Stevenson est néanmoins conscient que de multiplier les victoires spectaculaires avant la limite pourrait le transformer en sorte de bête de cirque. C’est pourquoi il espère un jour être reconnu davantage pour sa technique que sa simple force de frappe.

« Pour être un puncheur, tu n’as pas le choix d’être intelligent », a répondu le gaucher. « Ce n’est pas parce que tu frappes fort que tu vas automatiquement gagner par knock-out. Ça ne marche pas comme ça à mon niveau. Tyson, par exemple, avait de bonnes esquives et savait où viser. »

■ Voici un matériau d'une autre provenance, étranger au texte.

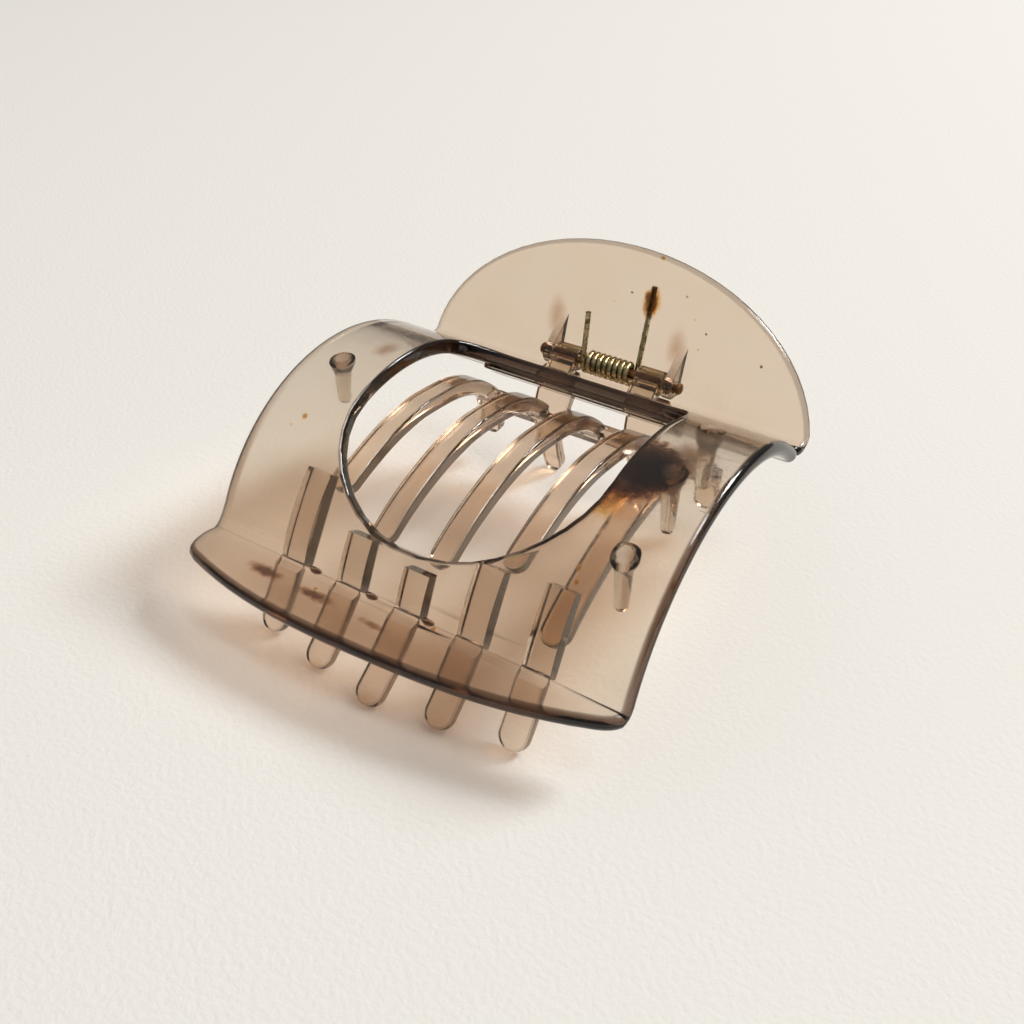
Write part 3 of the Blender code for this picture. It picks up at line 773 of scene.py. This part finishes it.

« Dans le fond, plus le temps va avancer, plus je vais finir par démontrer que ce n’est pas juste une question de force de frappe. »

« Un champion bien entouré devient bien meilleur en défendant son titre qu’en allant le chercher », a ajouté le promoteur Yvon Michel. « Il a la confiance d’avoir réussi et surtout les ressources. »

Mais Stevenson ne regarde pas uniquement du côté de son idole de jeunesse. Comme son entraîneur l’a laissé entendre la semaine dernière pendant une conférence téléphonique, Stevenson épie les faits et gestes des meilleurs de la profession comme Floyd Mayweather fils.

« Mayweather, il fait tout bien », a analysé le Québécois. « Il peut ralentir la vitesse d’un combat et se mettre à accélérer soudainement. Je regarde aussi beaucoup Bernard Hopkins. Il a battu Tavoris Cloud tellement facilement. Ç’a été un vrai jeu d’enfant! »

Chose certaine, peu importe de qui Stevenson s’inspire, ses victoires spectaculaires permettent de perpétuer l’héritage d’un des plus mythiques gymnases de boxe de la planète.

Danser pour danser

À la suite de sa victoire sur Aaron Pryor fils en décembre 2011, Stevenson était encore très peu pris au sérieux en raison des carences évidentes de son jeu de pieds. Il était souvent en déséquilibre après avoir lancé ses coups, ce qui le rendait extrêmement vulnérable contre un adversaire beaucoup plus doué et expérimenté.

Steward et son assistant Derrick Coleman n’avaient d’ailleurs pas manqué de souligner que c’était l’un des premiers aspects sur lequel ils avaient travaillé avant le combat contre Jesus Gonzales - le premier de Stevenson sous l’égide du Kronk. Les mois et les combats ont passé et le Blainvillois semble aujourd’hui plus à l’aise que jamais.

« Nous avons mis l’accent sur le jeu de pieds, parce que l’équilibre et la force de frappe en découlent », a précisé Hill. « C’est pourquoi Adonis pourra connaître du succès chez les mi-lourds. En améliorant son jeu de pieds, nous avons considérablement augmenté sa puissance. »

« Je m’amuse, c’est une passion », a atténué Stevenson. « Quand tu aimes une chose, tu la fais passionnément. Je cherche constamment à repousser mes limites. »

« J’ai travaillé fort pour en arriver là, mais je sais que tout peut s’arrêter. C’est pour ça que je dois travailler encore plus fort aujourd’hui. Je me considère toujours comme le négligé. »

Comme il l’avait fait avant son combat contre Chad Dawson, Stevenson rejette du revers de la main tous les arguments quant à son manque d’expérience, même s’il n’a disputé que 22 duels depuis le début de sa carrière et ne compte que 80 rounds d’expérience.

« Cloud a trois ou quatre combats de plus que moi », a répliqué le champion des mi-lourds du WBC. « Le nombre de rounds, ça ne veut rien dire. Ça n’a tout simplement pas d’importance. »

Étant donné que Stevenson a couché Dawson en 76 secondes, il est difficile de le contredire.